Além disso, é uma oportunidade para orientar as famílias sobre os benefícios e riscos inerentes de alguns esportes, contribuindo para a prevenção de agravos físicos e psicológicos e consiste, ainda, em um espaço privilegiado para esclarecer as transformações da puberdade, desconstruir mitos e ajustar expectativas em relação às mudanças corporais e ao desempenho esportivo. Cabe ao pediatra acompanhar o crescimento, desenvolvimento e maturação, identificar precocemente possíveis alterações e tranquilizar atletas, famílias e treinadores para as variações normais do crescimento.
Também é papel do pediatra acompanhar o volume, a intensidade e a progressão dos treinos e reforçar a importância de supervisão profissional adequada e de momentos regulares de descanso.
Durante esse acompanhamento, devemos estar atento aos sinais de sobrecarga e excesso de treinamento, que podem evoluir para a síndrome do overtraining — caracterizada por cansaço persistente, aumento na frequência de lesões, dores musculares e articulares, além de alterações do sono, humor e apetite. O adolescente pode apresentar queda no rendimento esportivo e desmotivação para treinar ou frequentar a escola.
Em casos mais graves, o quadro pode evoluir para o burnout esportivo, um estado de esgotamento físico e emocional associado a alterações hormonais e psicológicas. Nessas situações, é essencial um acompanhamento multiprofissional e interdisciplinar, visando à recuperação integral da saúde e ao resgate do prazer pela prática esportiva.
Para o processo de prevenção de lesões agudas e lesões por sobrecarga devemos avaliar os fatores de risco individuais, como desequilíbrios e assimetrias musculares e déficit de força ou de flexibilidade.
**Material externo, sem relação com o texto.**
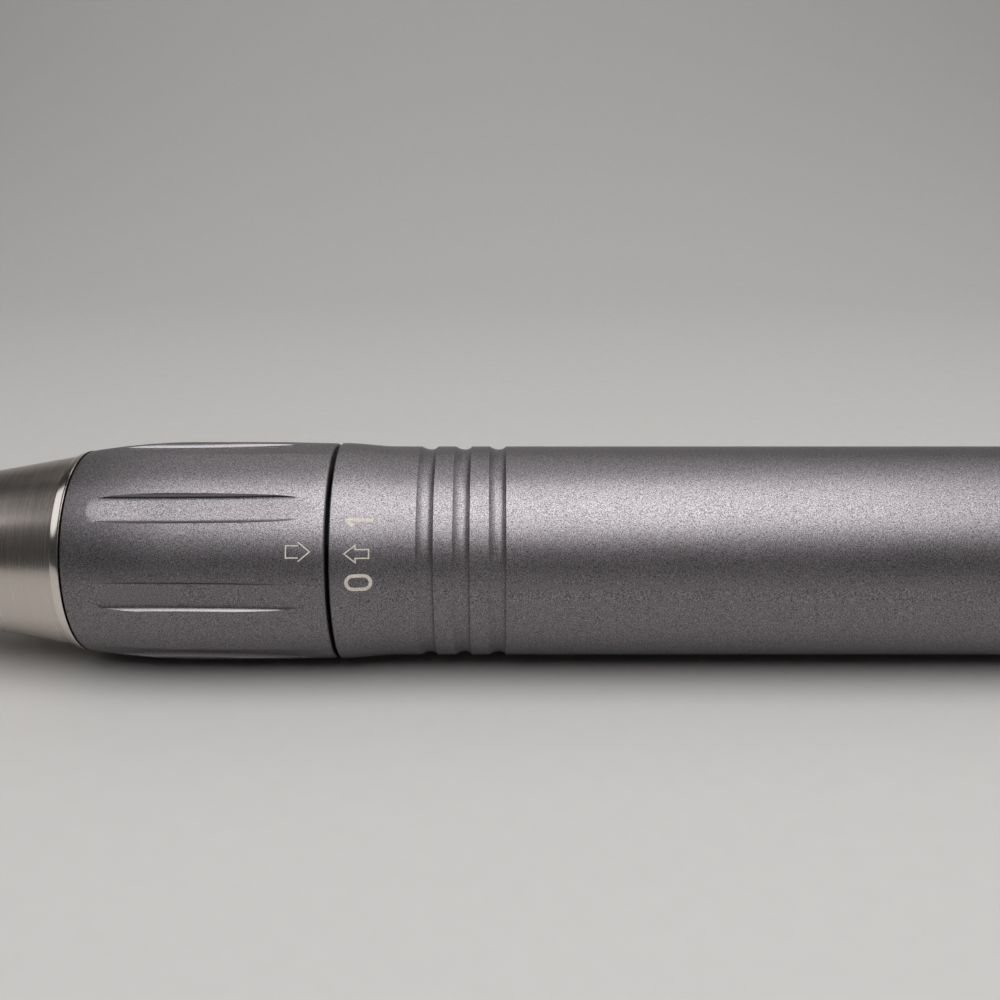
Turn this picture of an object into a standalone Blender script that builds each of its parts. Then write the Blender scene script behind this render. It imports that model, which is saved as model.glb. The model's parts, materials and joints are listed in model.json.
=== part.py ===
"""Dental lab micromotor handpiece.

A hollow spindle with a collet runs in a slim steel housing. A fluted twist
collar opens the collet through three cam pins, and a brushless motor in the
grip tube turns the spindle through a small jaw coupling.

The handpiece lies along X with its nose towards -X, resting on Z = 0.
All lengths are metres. "Front" is the smaller X, "rear" is the larger X.
Angles round the axis start at the top and grow towards -Y.
"""

import math

import bmesh
import bpy
from mathutils import Matrix

# Clearances and facets
SEAT_GAP = 0.00025
RUN_GAP = 0.0003
CUT_OVERRUN = 0.0006
EDGE_CHAMFER = 0.00015
MERGE_DISTANCE = 0.000001
SMOOTH_ANGLE = math.radians(28)
OUTER_SIDES = 32
INNER_SIDES = 20
RING_SIDES = 16
PIN_SIDES = 12

# The four outer shells, end to end
NOSE_LENGTH = 0.027
NOSE_SEAM = 0.00025
COLLAR_LENGTH = 0.03175
GRIP_SEAM = 0.00065
SLEEVE_LENGTH = 0.09035
CAP_SEAM = 0.0003
CAP_LENGTH = 0.0097
OVERALL_LENGTH = (
    NOSE_LENGTH + NOSE_SEAM + COLLAR_LENGTH + GRIP_SEAM + SLEEVE_LENGTH + CAP_SEAM + CAP_LENGTH
)
NOSE_FRONT_X = -OVERALL_LENGTH / 2
NOSE_REAR_X = NOSE_FRONT_X + NOSE_LENGTH
COLLAR_FRONT_X = NOSE_REAR_X + NOSE_SEAM
COLLAR_REAR_X = COLLAR_FRONT_X + COLLAR_LENGTH
SLEEVE_FRONT_X = COLLAR_REAR_X + GRIP_SEAM
SLEEVE_REAR_X = SLEEVE_FRONT_X + SLEEVE_LENGTH
CAP_FRONT_X = SLEEVE_REAR_X + CAP_SEAM
CAP_REAR_X = CAP_FRONT_X + CAP_LENGTH

# The radii build up from the collet's bore outwards, wall by wall

# Collet and drawbar
COLLET_RECESS = 0.0004
COLLET_BORE_RADIUS = 0.001175
COLLET_BORE_LENGTH = 0.0175
COLLET_LENGTH = 0.0211
COLLET_WALL = 0.000575
COLLET_RADIUS = COLLET_BORE_RADIUS + COLLET_WALL
COLLET_SPIGOT_STEP = 0.00065
COLLET_SPIGOT_RADIUS = COLLET_RADIUS - COLLET_SPIGOT_STEP
COLLET_SPIGOT_LENGTH = 0.0026
SLIT_COUNT = 3
SLIT_WIDTH = 0.0004
SLIT_LENGTH = 0.0115
DRAWBAR_TAIL = 0.0024
CROSS_PIN_RADIUS = 0.00065

# Spindle and what it carries
SPINDLE_RECESS = 0.0007
SPINDLE_BORE_RADIUS = COLLET_RADIUS + RUN_GAP
SPINDLE_WALL = 0.00095
SHAFT_RADIUS = SPINDLE_BORE_RADIUS + SPINDLE_WALL
SPINDLE_TAPER = 0.0008
SPINDLE_TAPER_RADIUS = SPINDLE_BORE_RADIUS + SPINDLE_TAPER
SPINDLE_FRONT_WALL = 0.00075
SPINDLE_FRONT_RADIUS = SPINDLE_TAPER_RADIUS + SPINDLE_FRONT_WALL
SPINDLE_TAPER_LAND = 0.0009
SPINDLE_TAPER_LENGTH = 0.0041
SPINDLE_BLIND_LENGTH = 0.0016
NUT_LENGTH = 0.0025
SEAL_LENGTH = 0.0016

# Bearings, all of one size
BEARING_BORE_RADIUS = SHAFT_RADIUS + SEAT_GAP
BEARING_SECTION = 0.00325
BEARING_RADIUS = BEARING_BORE_RADIUS + BEARING_SECTION
BEARING_WIDTH = 0.0035
RING_WALL_SHARE = 0.33
INNER_RING_SHOULDER = BEARING_BORE_RADIUS + BEARING_SECTION * RING_WALL_SHARE
OUTER_RING_SHOULDER = BEARING_RADIUS - BEARING_SECTION * RING_WALL_SHARE
BALL_SHARE = 0.23
BALL_RADIUS = BEARING_SECTION * BALL_SHARE
BALL_CIRCLE = (BEARING_BORE_RADIUS + BEARING_RADIUS) / 2
BALL_COUNT = 6
BALL_SEGMENTS = 6
BALL_RINGS = 4
CAGE_THICKNESS = 0.00046
CAGE_WIDTH = 0.0019
SEAT_RADIUS = BEARING_RADIUS + SEAT_GAP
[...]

Torna-se válida a implementação de ações e programas preventivos e, no caso de lesão, a supervisão do retorno às atividades.
Por fim, é necessário orientar os responsáveis sobre a importância de respeitar a escolha do adolescente. Quando a prática esportiva é imposta ou motivada apenas pelo desejo dos pais, o jovem pode se sentir pressionado, frustrado e desenvolver sofrimento psíquico em função dessa expectativa excessiva.
O comportamento dos pais em público e nas redes sociais é um tema cada vez mais sensível e atual. A forma como os adultos expressam suas opiniões ou cobranças pode influenciar diretamente na autoestima e no prazer do adolescente em praticar esportes, sendo um desafio para todos os profissionais envolvidos na formação esportiva e emocional de adolescentes atletas.